Some legitimate scenarios call for user-controlled pauses: executive travel, lab machines, presentation devices, or fieldwork with limited connectivity. The key is to move away from informal permission and adopt an auditable exception process.

  • Create a separate update ring policy where "Option to pause Windows updates" is set to Enable, and assign it only to approved devices or user groups.
  • Require a request workflow that records the device, reason, and expected end date. Set a maximum pause duration aligned with organizational risk tolerance.
  • Review membership regularly. Devices in the exception group should not remain there indefinitely; after the pause period, they should return to the standard ring.
  • Educate users that pausing updates is a temporary measure, not a personal update policy. Security or operational needs may still prompt IT to force an update via expedite policies.

Beyond Disabling: Monitoring and Emergency Overrides

Disabling the pause UI doesn't mean IT loses its own pause capability. Administrators can still use WUfB's built-in pause controls to halt deployment of a problematic update across rings, up to 35 days. That remains an essential troubleshooting tool.

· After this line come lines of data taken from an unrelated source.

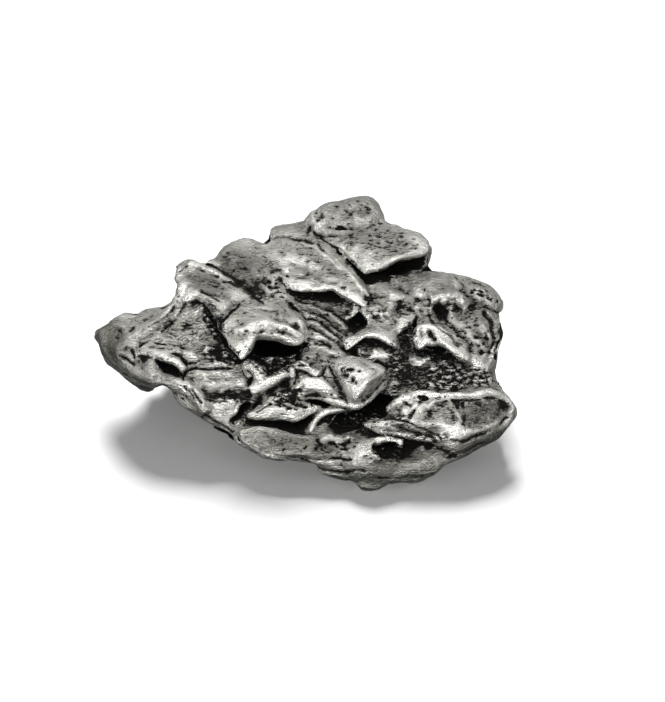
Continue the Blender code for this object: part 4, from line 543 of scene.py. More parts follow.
# Pockets cut into the heart: outline, depth of the floor at the centre, and how far the cut reaches out.
POCKETS = {
    "right_notch": dict(centre=(445, 256), depth=-50, thick=150, tilt=-0.4, edge=8.0, outline=[
        (431.5, 238), (452, 240), (470, 262), (456, 269.5), (434, 268.5), (430.5, 263),
    ]),
    "left_notch": dict(centre=(263, 233), depth=-50, thick=150, tilt=-0.4, edge=8.0, outline=[
        (255, 236), (259, 226), (267, 220), (268, 232), (267, 241), (261, 241),
    ]),
    "under_brow": dict(centre=(276, 348), depth=-12, thick=60, tilt=-0.5, edge=4.0, outline=[
        (249, 346), (255, 340), (265, 337), (285, 340), (301, 344), (299, 353), (285, 357), (262, 357),
    ]),
    "left_pocket": dict(centre=(166, 368), depth=2, thick=28, tilt=-0.3, edge=4.0, outline=[
        (150, 359), (164, 362), (177, 363), (182, 372), (180, 379), (166, 376), (153, 370),
    ]),
    "black_hole": dict(centre=(361, 320), depth=0, thick=44, tilt=-0.5, edge=2.0, outline=[
        (348, 329), (351, 321), (356, 314), (363, 315), (366, 321), (361, 326), (354, 330),
    ]),
    "shelf_shadow": dict(centre=(396, 269), depth=-4, thick=40, tilt=-0.6, edge=4.0, outline=[
        (362, 272), (384, 267), (397, 260), (428, 254), (428, 264), (414, 272), (400, 277), (385, 278),
        (366, 276),
    ]),
    "valley_mouth": dict(centre=(366, 413), depth=-10, thick=44, tilt=-0.5, edge=5.0, outline=[
        (385, 394), (396, 402), (388, 410), (384, 420), (367, 430), (334, 430), (343, 415), (360, 404),
        (374, 396),
    ]),
    "knob_notch": dict(centre=(389, 416), depth=8, thick=22, tilt=-0.5, edge=2.5, outline=[
        (381, 417), (386, 410), (392, 411), (397, 416), (392, 421), (382, 424),
    ]),
    "dome_pocket": dict(centre=(441, 313), depth=4, thick=24, tilt=-0.6, edge=2.5, outline=[
        (432, 311), (436, 306), (443, 307), (449, 311), (451, 318), (445, 322), (438, 317),
    ]),
    "lip_cave": dict(centre=(358, 418), depth=-10, thick=38, tilt=-0.4, edge=4.0, outline=[
        (326, 430), (340, 414), (362, 404), (386, 404), (386, 418), (366, 428), (345, 433),
    ]),
    "spear_gap": dict(centre=(284, 424), depth=0, thick=36, tilt=-0.5, edge=3.0, outline=[
        (246, 418), (262, 420), (296, 421), (312, 414), (316, 424), (308, 432), (285, 428), (262, 424),
    ]),
    "nose_shadow": dict(centre=(320, 401), depth=4, thick=30, tilt=-0.5, edge=3.0, outline=[
        (298, 400), (312, 395), (326, 398), (345, 405), (340, 409), (322, 406), (305, 405),
    ]),
    "cheek_gap": dict(centre=(242, 414), depth=-4, thick=34, tilt=-0.4, edge=3.0, outline=[
        (230, 434), (231, 420), (238, 409), (246, 402), (254, 403), (248, 410), (241, 419), (236, 429),
    ]),
    "lobe_pocket": dict(centre=(388, 452), depth=9, thick=28, tilt=-0.4, edge=3.5, outline=[
        (357, 459), (361, 450), (368, 443), (380, 440), (396, 440.5), (412, 443), (424, 446),
        (418, 453), (405, 458), (392, 462), (374, 463),
    ]),
    "lobe_slot": dict(centre=(414, 439), depth=12, thick=20, tilt=-0.4, edge=2.5, outline=[
        (370, 432), (390, 433), (405, 434), (418, 438), (432, 438), (446, 430), (456, 429), (448, 438),
        (436, 444), (420, 446), (404, 441), (386, 437),
    ]),
    "cheek_hollow": dict(centre=(225, 394), depth=12, thick=16, tilt=-0.3, edge=2.5, outline=[
        (207, 391), (220, 388), (238, 388), (243, 393), (236, 398), (220, 401), (210, 398),
    ]),
}

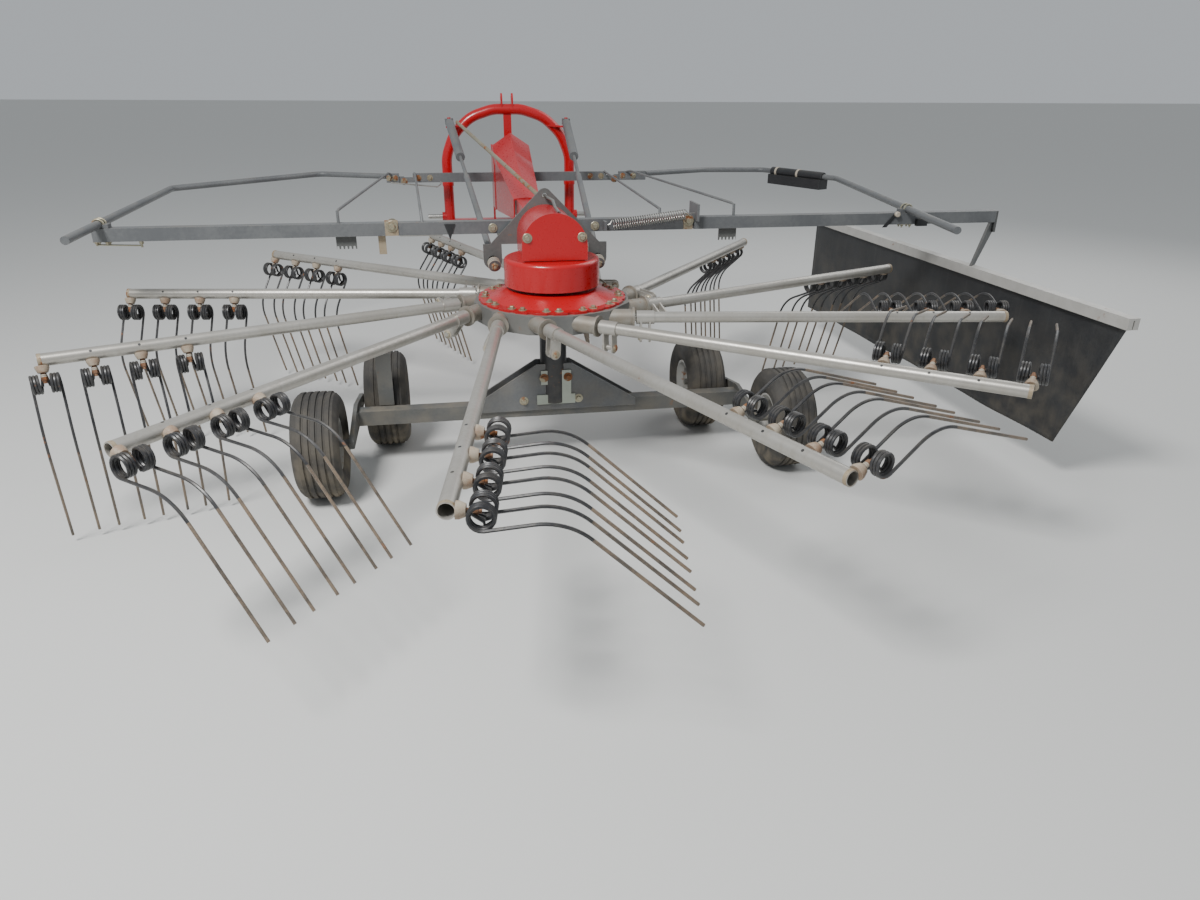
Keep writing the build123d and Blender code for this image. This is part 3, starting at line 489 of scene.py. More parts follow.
@dataclass(frozen=True)
class Finish:
    """A worn coating over metal, rubber or plastic.

    Attributes:
        name: Name of the material.
        base: Main colour, linear.
        faded: Colour of its weathered patches.
        roughness: Roughness of the clean coating.
        metallic: 1 for bare metal, 0 for paint and rubber.
        coat: Weight of the clear coat.
        mottle_scale: Patches for each metre.
        mottle_amount: Strength of the weathered patches.
        wear: Strength of rubbed edges.
        wear_colour: What shows where an edge is rubbed.
        wear_metal: 1 where rubbing bares metal.
        rust: Share of rust, from 0 to 1.
        dust: Strength of dust near the ground.
        dust_top: Strength of dust on faces that look up.
        dust_high: Height at which dust from the ground ends.
        dust_colour: Colour of the dust.
        grain: Bump strength.
        grain_scale: Bump patches for each metre.
        streaks: Strength of streaks that run down.
    """

    name: str
    base: Colour
    faded: Colour
    roughness: float = 0.45
    metallic: float = 0.0
    coat: float = 0.0
    mottle_scale: float = 5.0
    mottle_amount: float = 0.6
    wear: float = 0.6
    wear_colour: Colour = (0.3, 0.29, 0.27)
    wear_metal: float = 1.0
    rust: float = 0.1
    dust: float = 0.35
    dust_top: float = 0.15
    dust_high: float = 0.7
    dust_colour: Colour = (0.26, 0.22, 0.16)
    grain: float = 0.06
    grain_scale: float = 350.0
    streaks: float = 0.0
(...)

For devices that have fallen dangerously behind despite policies, or in response to an urgent zero-day threat, Microsoft Intune's quality-update expedite policies can force immediate installation. These bypass normal deferral settings and can push a specific security update to a device within hours. Use them sparingly — expedite is a fire alarm, not a replacement for sound ring design.

What to Watch Next: Microsoft's Commercial Controls

Microsoft has stated that additional commercial controls for the new pause experience are under development. As the feature rolls out from the Insider channel to general availability, expect documentation updates and possibly new policy options that let IT set hard limits on the number of pause renewals, or enforce a mandatory update after a certain cumulative delay.

For now, the command is simple: if your organization's update strategy relies on predictable ring timing, flip the switch to disable user pause access. The tool exists. The new calendar only raises the stakes.